Its core techniques reflect a number of well-known sources and the research
behind those sources: SPIN Selling (1988),David Sandler's
questioning techniques (without his cynical assumptions about customers'
motivations) from You Can't Teach a Kid to Ride a Bike at a Seminar
(1995), Sharon Drew Morgen's decision-making questions as first
developed in Selling with Integrity (1997), and most recently, Jeff Thull's
Exceptional Selling (2006)
- It makes extensive use of emotional intelligence research and thinking,
dating back to the work of Peter Salovey
and Jack Mayer prior to Goleman's publication of Emotional Intelligence,
research and concepts in human
persuasion a variety of sources including Robert Cialdini's Influence:
The Psychology of Persuasion,
and insights from NLP (without the imitative use of NLP techniques.)
- Selling with CLASS™ is grounded in the belief, shared by sources
such as Miller Heimann and others, that
business-to-business selling (and in many cases, personal selling),
takes place in a complex system of the
buyer's world. It helps salespeople learn how to successfully work within
the buyer's system as well as the buyer's personal beliefs and style.
How is Selling with CLASS™ different from other sales models?
- The unwavering focus of the Selling with CLASS™ process is on creating
sales success based on what you
do with customers rather than to them or even for them.
- It occupies a flexible middle ground between
manipulative, pressure-style traditional selling and relationship-based
customer service (which arguably isn't selling at all).
It helps salespeople develop versatility along a spectrum of assertive and
supportive behaviors (rather than working at either extreme of aggressiveness or passivity).
- Selling with CLASS™ shares with some of its sources the conviction that
"objections," as they are usually
treated in traditional selling, don't need to occur if salespeople don't
make them occur in the first place.
- The process is designed to help salespeople avoid the customer
resistance that comes from pushing too hard,
too fast, and too blindly in "making a sale." Customers do need to be able
to decide why a salesperson's products
and services are a better choice than the competitions', than customers
solving problems themselves, or doing nothing.
- It assumes that the purpose of selling is not simply to go from door to
door, making sales, but rather to continuously build a business based on
long-term, sustainable, increasingly profitable loyal customer relationships.
What is the learning (training) experience like?
- It emphasizes participant-led learning and de-emphasizes didactic, facilitator "presentations" as much as possible;
participants spend 70% of their time practicing and getting feedback.
- It's deliberately simple in structure (based on an easily-remembered acronym,
"CLASS"), so that salespeople can understand and use it flexibly and confidently.
- Rather than employing externally-driven techniques ("here's how we want you
to start selling now,") it helps salespeople build their own skill set from
their knowledge of how they want to buy.
- It is always highly customized, so that salespeople practice selling their
products and services to their customers,
against their competition and in their markets.
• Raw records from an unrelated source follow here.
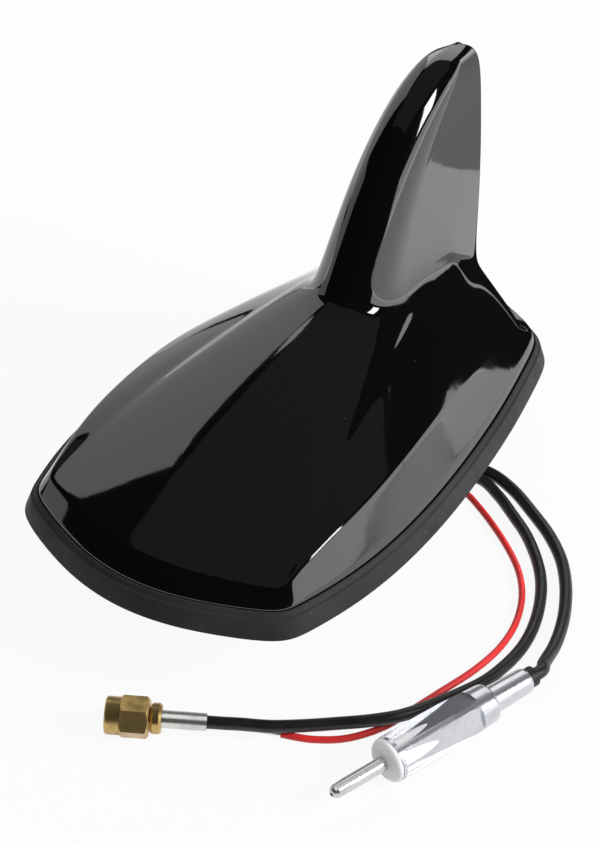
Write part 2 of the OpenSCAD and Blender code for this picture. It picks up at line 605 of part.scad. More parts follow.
fin_housing();
base_seal();
base_plate();
mount_stud();
lead_gland();
main_board();
board_screws();
housing_screws();
patch_pad();
patch_ceramic();
patch_electrode();
amp_can();
fm_chip();
choke_coils();
capacitors();
fin_board();
fin_trace();
contact_spring();
fm_lead();
fm_boot();
fm_collar();
fm_shell();
fm_insulator();
fm_pin();
gps_lead();
coax_ferrule();
coax_body();
coax_insulator();
coax_pin();
coax_nut();
power_lead();
power_lead_tip();
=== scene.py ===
import bpy
import bmesh
import math
import numpy as np
from mathutils import Matrix, Vector


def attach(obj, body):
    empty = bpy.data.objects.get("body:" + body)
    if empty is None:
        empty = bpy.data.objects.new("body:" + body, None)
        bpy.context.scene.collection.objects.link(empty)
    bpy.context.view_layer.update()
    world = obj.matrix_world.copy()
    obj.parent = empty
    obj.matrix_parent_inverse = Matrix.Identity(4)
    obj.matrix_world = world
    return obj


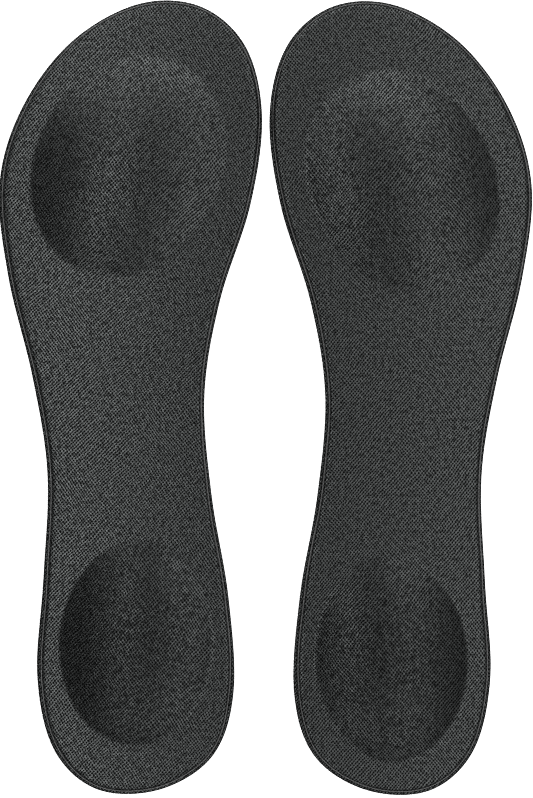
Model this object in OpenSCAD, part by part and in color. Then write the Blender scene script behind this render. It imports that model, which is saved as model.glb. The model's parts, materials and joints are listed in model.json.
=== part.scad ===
// A pair of slim cushioned insoles for heeled shoes, right foot at +X, toes at +Y.
// Each insole is a laminate: grip lining, base foam, two domed pads, cover foam, knit cover.
// Every full-length layer is cut at the flex line, where the forefoot bends up.
// The origin lies under the middle of the pair, on the surface that it rests on.

/* [Pair] */
// Gap between the two insoles where they are closest
pair_gap = 2; // [1:0.5:50]
// How far the left pads sit ahead of their mean place, and the right pads behind it
pad_drift = 2; // [0:0.5:3]

/* [Insole] */
// Length from heel to toe
insole_l = 210.5; // [190:0.5:240]
// Width across the ball of the foot
insole_w = 69.5; // [62:0.5:80]
// Width of the pressed rim around each insole
rim_w = 1; // [0.6:0.1:1.4]
// Distance of the flex line ahead of mid length
flex_y = 19; // [14:0.5:20]
// Width of the cut at the flex line
flex_cut = 0.3; // [0.2:0.05:0.5]

/* [Layers] */
// Thickness of the grip lining
lining_t = 0.4; // [0.3:0.1:0.8]
// Thickness of the base foam
base_t = 1.2; // [1:0.1:2]
// Thickness of the cover foam
cover_foam_t = 1; // [0.8:0.1:2]
// Thickness of the knit cover
knit_t = 0.5; // [0.4:0.1:0.8]

/* [Forefoot pad] */
// Width of the forefoot pad
fore_w = 48.5; // [40:0.5:52]
// Length of the forefoot pad
fore_l = 61; // [50:0.5:64]
// Height of the forefoot pad's dome
fore_rise = 3.8; // [2:0.1:6]
// Angle by which the forefoot pad's toe end leans towards the big toe
fore_lean = 27; // [0:1:35]

/* [Heel pad] */
// Width of the heel pad
heel_w = 40.5; // [34:0.5:42]
// Length of the heel pad
heel_l = 54.5; // [44:0.5:58]
// Height of the heel pad's dome
heel_rise = 4; // [2:0.1:6]
// Angle by which the heel pad leans towards the inner side
heel_lean = 2; // [0:1:10]

/* [Hidden] */

LEFT = -1;
RIGHT = 1;
FRONT = 1;
REAR = -1;

// Outline of the right insole at its first size, anticlockwise from the toe.
// Each point is across (outer side positive), then along (toe positive).
first_w = 69.5;
first_l = 210.5;
OUTLINE = [
    [-16.5, 103.5], [-28.5, 93], [-33, 74.5], [-30, 51], [-22, 25.5], [-18, 0.5],
    [-20, -26], [-24.5, -52.5], [-26, -78], [-20.5, -95], [-6.5, -104],
    [10, -104], [21.5, -93.5], [26, -74], [24.5, -48.5], [23.5, -20.5],
    [27.5, 5], [34, 31.5], [36.5, 56], [30.5, 76.5], [17.5, 94], [0, 104],
];
spline_steps = 6;

// Heights of the layers' faces above the surface that the insole rests on
lining_top = lining_t;
base_top = lining_top + base_t;
foam_top = base_top + cover_foam_t;
knit_top = foam_top + knit_t;
rim_top = lining_top + knit_t;

// Insets of the layers' edges from the outline. The cover wraps over the foams in two steps.
base_inset = rim_w + 0.2;
foam_inset = base_inset + 0.6;
lower_wall_inset = base_inset - knit_t;
upper_wall_inset = foam_inset - knit_t;
lower_wall_top = base_top + knit_t / 2;

// Pads: centre, half axes, lean, rise
fore_pad = [[2.2, 59], [fore_w, fore_l] / 2, fore_lean, fore_rise];
heel_pad = [[-0.4, -67.2], [heel_w, heel_l] / 2, heel_lean, heel_rise];

// A dome is a stack of rings, each a share of the pad's size. The skirt ring dips below the
// dome's foot, so that a dome and the plate that it stands on cross each other cleanly.
dome_sides = 32;
dome_shares = [0.3, 0.55, 0.78];
skirt_share = 1.04;
pad_share = 0.97;
glue_gap = 0.1;

function spline_point(p, i, t) =
    let (n = len(p), a = p[(i + n - 1) % n], b = p[i], c = p[(i + 1) % n], d = p[(i + 2) % n])
    b + (c - a) * t / 2 + (2 * a - 5 * b + 4 * c - d) * t * t / 2 + (3 * b - a - 3 * c + d) * t * t * t / 2;

function closed_spline(p) =
    [for (i = [0 : len(p) - 1], j = [0 : spline_steps - 1]) spline_point(p, i, j / spline_steps)];

edge = closed_spline([for (p = OUTLINE) [p.x * insole_w / first_w, p.y * insole_l / first_l]]);

// Distance from the middle of the pair to each insole's own centre line
half_spacing = pair_gap / 2 - min([for (p = edge) p.x]);

function inward(path, i) =
    let (n = len(path), along = path[(i + 1) % n] - path[(i + n - 1) % n])
    [-along.y, along.x] / norm(along);

function inset(distance) = [for (i = [0 : len(edge) - 1]) edge[i] + distance * inward(edge, i)];

function parabola(foot_z, rise, share) = foot_z + rise * (1 - share * share);

function ring(pad, share, z) =
    let (c = pad[0], half = pad[1] * share, lean = pad[2])
    [for (k = [0 : dome_sides - 1])
        let (x = half.x * cos(360 * k / dome_sides), y = half.y * sin(360 * k / dome_sides))
        [c.x + x * cos(lean) - y * sin(lean), c.y + x * sin(lean) + y * cos(lean), z]];

// Puts a right-foot shape on its own side, mirrored for the left foot
module on_side(side) {
    if (side == RIGHT) {
        translate([half_spacing, 0, 0]) children();
    } else {
        mirror([1, 0, 0]) translate([half_spacing, 0, 0]) children();
    }
}

// Shifts a pad's dome to where it sits on its side
module drifted(side) {
    translate([0, -side * pad_drift, 0]) children();
}

// A flat layer between two heights, ahead of the flex line or behind it
module plate(edge_inset, z_low, z_high, end) {
    reach = insole_l;
    start = end == FRONT ? flex_y + flex_cut / 2 : flex_y - flex_cut / 2 - reach;
    translate([0, 0, z_low]) linear_extrude(z_high - z_low) intersection() {
        polygon(inset(edge_inset));
        translate([-reach / 2, start]) square([reach, reach]);
    }
}

// A closed stack of rings with a point on top and a flat foot
module ring_stack(top, rings) {
    n = dome_sides;
    last = len(rings) - 1;
    polyhedron(
        points = concat([top], [for (r = rings) each r]),
        faces = concat(
            [for (k = [0 : n - 1]) [0, 1 + (k + 1) % n, 1 + k]],
            [for (i = [0 : last - 1], k = [0 : n - 1])
                [1 + i * n + k, 1 + i * n + (k + 1) % n, 1 + (i + 1) * n + (k + 1) % n, 1 + (i + 1) * n + k]],
            [[for (k = [0 : n - 1]) 1 + last * n + k]]
        ),
        convexity = 2
    );
}

// The dome that a pad raises in a layer whose flat face is at foot_z
module dome(pad, foot_z) {
    ring_stack(
        [pad[0].x, pad[0].y, foot_z + pad[3]],
        [for (share = concat(dome_shares, [1, skirt_share])) ring(pad, share, parabola(foot_z, pad[3], share))]
    );
}

// A pad on its own: the dome with a thin upright edge
module pad_body(pad, foot_z) {
    ring_stack(
        [pad[0].x, pad[0].y, foot_z + pad[3]],
        concat(
            [for (share = concat(dome_shares, [pad_share])) ring(pad, share, parabola(foot_z, pad[3], share))],
            [ring(pad, pad_share, foot_z)]
        )
    );
}

function pad_at(end) = end == FRONT ? fore_pad : heel_pad;

module top_cover(side, end) {
    color("#2b2d2e") on_side(side) difference() {
        union() {
            plate(0, lining_top, rim_top, end);
            plate(lower_wall_inset, lining_top, lower_wall_top, end);
            plate(upper_wall_inset, lining_top, knit_top, end);
            drifted(side) dome(pad_at(end), knit_top);
        }
        plate(base_inset, lining_top, base_top, end);
        plate(foam_inset, base_top, foam_top, end);
        drifted(side) dome(pad_at(end), foam_top);
    }
}

module cover_foam(side, end) {
    color("#3a3d40") on_side(side) difference() {
        union() {
            plate(foam_inset, base_top, foam_top, end);
            drifted(side) dome(pad_at(end), foam_top);
        }
        drifted(side) dome(pad_at(end), base_top + glue_gap);
    }
}

module cushion(side, end) {
    color("#6f8fa8") on_side(side) drifted(side) pad_body(pad_at(end), base_top);
}

module base_foam(side, end) {
    color("#55585c") on_side(side) plate(base_inset, lining_top, base_top, end);
}

module grip_lining(side, end) {
    color("#1c1d1f") on_side(side) plate(0, 0, lining_top, end);
}

top_cover(LEFT, FRONT);  // left_top_cover_front
top_cover(LEFT, REAR);  // left_top_cover_rear
cover_foam(LEFT, FRONT);  // left_cover_foam_front
cover_foam(LEFT, REAR);  // left_cover_foam_rear
cushion(LEFT, FRONT);  // left_forefoot_cushion
cushion(LEFT, REAR);  // left_heel_cushion
base_foam(LEFT, FRONT);  // left_base_foam_front
base_foam(LEFT, REAR);  // left_base_foam_rear
grip_lining(LEFT, FRONT);  // left_grip_lining_front
grip_lining(LEFT, REAR);  // left_grip_lining_rear
top_cover(RIGHT, FRONT);  // right_top_cover_front
top_cover(RIGHT, REAR);  // right_top_cover_rear
cover_foam(RIGHT, FRONT);  // right_cover_foam_front
cover_foam(RIGHT, REAR);  // right_cover_foam_rear
cushion(RIGHT, FRONT);  // right_forefoot_cushion
cushion(RIGHT, REAR);  // right_heel_cushion
base_foam(RIGHT, FRONT);  // right_base_foam_front
base_foam(RIGHT, REAR);  // right_base_foam_rear
grip_lining(RIGHT, FRONT);  // right_grip_lining_front
grip_lining(RIGHT, REAR);  // right_grip_lining_rear
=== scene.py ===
"""A pair of slim cushioned insoles: knit covers pressed over foam and two domed pads each."""

import json
import math

import bpy
import numpy as np
from mathutils import Matrix, Vector, noise


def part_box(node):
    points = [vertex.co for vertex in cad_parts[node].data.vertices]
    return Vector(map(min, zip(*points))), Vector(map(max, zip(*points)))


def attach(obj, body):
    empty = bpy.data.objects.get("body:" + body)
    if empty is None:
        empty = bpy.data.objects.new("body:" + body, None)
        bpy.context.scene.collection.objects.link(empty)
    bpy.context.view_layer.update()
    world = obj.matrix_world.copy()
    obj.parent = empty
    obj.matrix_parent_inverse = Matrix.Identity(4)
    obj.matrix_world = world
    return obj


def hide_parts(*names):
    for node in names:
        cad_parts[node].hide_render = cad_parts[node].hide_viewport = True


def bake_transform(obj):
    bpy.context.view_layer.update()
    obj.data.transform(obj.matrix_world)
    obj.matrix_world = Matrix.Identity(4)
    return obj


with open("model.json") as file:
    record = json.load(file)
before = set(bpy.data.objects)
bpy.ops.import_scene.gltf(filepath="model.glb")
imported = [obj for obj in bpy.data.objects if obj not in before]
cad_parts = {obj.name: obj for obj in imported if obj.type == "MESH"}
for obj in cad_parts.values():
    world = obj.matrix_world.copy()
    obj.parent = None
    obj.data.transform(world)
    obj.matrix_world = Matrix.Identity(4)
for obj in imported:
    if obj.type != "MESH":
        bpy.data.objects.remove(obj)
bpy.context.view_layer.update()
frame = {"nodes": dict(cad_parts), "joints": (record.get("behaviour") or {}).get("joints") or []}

MM = 0.001
SIDES = ("left", "right")

# Where the layers lie, from the CAD nodes
LINING_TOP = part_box("right_grip_lining_front")[1].z
BASE_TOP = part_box("right_base_foam_front")[1].z
FLEX = Vector(next(j for j in frame["joints"] if j["name"] == "right_flex")["pos_m"])
FLEX_CUT = 0.4 * MM  # CAD points nearer the flex line than this belong to its cut

# The pads' domes
PAD_SHARE = 0.97  # the CAD pad's edge, as a share of the dome that it raises in the layers
CREASE = 0.12 * MM  # how softly a dome meets the flat face round it

# The pressed rim at its narrowest, and how far in from the edge its widening has faded out
RIM = 0.24 * MM
RIM_FADE = 3.2 * MM
KISS = 0.02 * MM  # between two layers that lie on each other

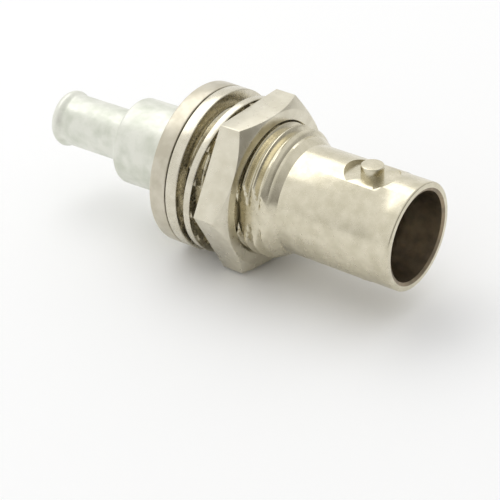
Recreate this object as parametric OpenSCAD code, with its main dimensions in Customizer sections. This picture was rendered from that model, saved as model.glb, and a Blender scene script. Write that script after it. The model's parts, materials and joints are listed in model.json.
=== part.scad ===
// Bulkhead coaxial jack with two bayonet lugs, a panel thread with its nut and
// washers, and a stepped crimp ferrule at the cable end.
// The connector's axis is X. The mouth is at x = 0 and faces +X, the cable
// leaves towards -X, and the part lies on its side with +Z up.

/* [Mating end] */
// Bore that the plug's outer contact enters
mouth_bore_d = 8.1; // [7.9:0.05:8.3]
// Depth from the rim to the floor of the bore
mouth_depth = 8.41; // [7:0.01:9]
// How far the lead-in opens past the bore
lead_in_w = 0.31; // [0.2:0.01:0.45]
// Depth of the lead-in
lead_in_l = 0.15; // [0.1:0.05:1]
// Wall of the barrel in front of the lugs
barrel_wall = 0.8; // [0.7:0.01:0.9]
// How much thicker the wall is behind the lugs
barrel_step = 0.05; // [0.02:0.01:0.1]
// Length of the plain barrel
barrel_l = 11.2; // [9:0.1:13]
// Rounding of the rim's outer edge
rim_round = 0.16; // [0.05:0.01:0.25]

/* [Bayonet lugs] */
// Diameter of each lug
lug_d = 2; // [1.6:0.05:2.4]
// Height of each lug above the barrel
lug_h = 0.65; // [0.4:0.05:0.85]
// Distance from the rim to the middle of the lugs
lug_x = 4.7; // [3.6:0.1:5.4]
// Edge break at a lug's end
lug_break = 0.1; // [0.05:0.01:0.3]
// Diameter of the milled flat round each lug
spot_d = 4.8; // [3.6:0.1:5.4]
// Depth of the milled flats below the barrel's surface
spot_depth = 0.38; // [0.2:0.01:0.45]

/* [Panel thread] */
// Outside diameter of the thread
thread_d = 12; // [11.6:0.1:13]
// Pitch of the thread
thread_pitch = 1; // [0.75:0.05:1.2]
// Length from the barrel to the flange
thread_l = 10.09; // [8.5:0.01:14]
// Plain length between the last turn and the flange
thread_plain_l = 1.2; // [0.8:0.1:2]
// Length of the shoulder cone in front of the thread
shoulder_l = 1.6; // [1.2:0.1:2.5]
// Distance from the barrel to where the thread starts on the shoulder
thread_lead = 1.1; // [0.8:0.1:2]
// Distance from the axis to the flat that keys the panel hole
key_flat = 5.3; // [5.1:0.01:5.75]

/* [Flange] */
// How far the flange stands out past the nut's flats
flange_lip = 0.35; // [0.25:0.05:1.5]
// Flange thickness
flange_t = 1.64; // [1:0.01:3]
// Edge break on the flange and washers
edge_break = 0.1; // [0.02:0.01:0.2]

/* [Crimp hub] */
// Wall between the rear bore and the tops of the knurl
hub_wall = 0.5; // [0.45:0.01:0.8]
// Length behind the flange
hub_l = 3.8; // [2.5:0.1:5]
// Number of knurl ridges
knurl_count = 40; // [24:1:60]
// Depth of the knurl
knurl_depth = 0.14; // [0.05:0.01:0.2]
// Plain collar between flange and knurl
hub_collar_l = 0.8; // [0.4:0.1:1.5]
// Step from the knurl's valleys down to the collar
hub_collar_step = 0.07; // [0.03:0.01:0.1]

/* [Flat washer] */
// How far its edge stands in from the flange's
washer_inset = 0; // [0:0.05:0.3]
// Thickness
washer_t = 1.15; // [0.6:0.01:1.3]
// Gap to the flange
washer_gap = 0.1; // [0.05:0.01:0.2]
// Clearance round the thread
washer_clearance = 0.1; // [0.06:0.01:0.2]

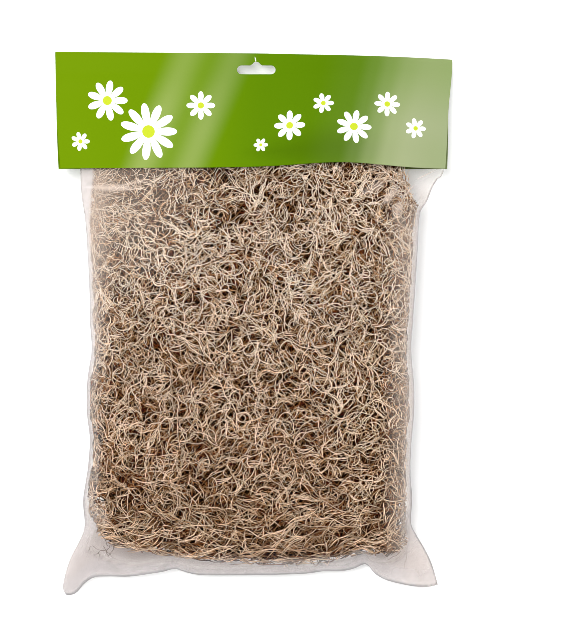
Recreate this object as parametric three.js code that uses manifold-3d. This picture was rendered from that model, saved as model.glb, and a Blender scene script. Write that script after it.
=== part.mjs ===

- In most cases, it has also been tightly integrated into clients changing
business strategy as a foundational tool to ensuring the success of that strategy
It is a "self-monitoring" process. Salespeople learn how to recognize where
they are at each stage of the sales relationship based on the customer's
response, and modify their approach accordingly.
What is the Accelerate phase about? (It doesn't appear in otherwise
similar models)
- In a successful sale, the goal is a new, desired future customers can
best attain (through your programs, products and services). Desire exists
as a feeling and belief - in the minds of customers - that they need to
take action in order to achieve a goal they care about. For most customers,
demand exists below the level of conscious thought.
- It results from the customer's belief that the risks involved in change will
be offset by the future value received. Acting on that desire represents
in effect, a "leap of faith" on the customer's part that the salesperson
can be trusted and that his or her products/services will perform as promised.
- Selling with CLASS™ concentrates on changing customer's behavior by
helping them change their beliefs about what is possible and desirable for
them to accomplish. This change needs to happen where the real "sale" takes
place, at the level of customer's beliefs and feelings.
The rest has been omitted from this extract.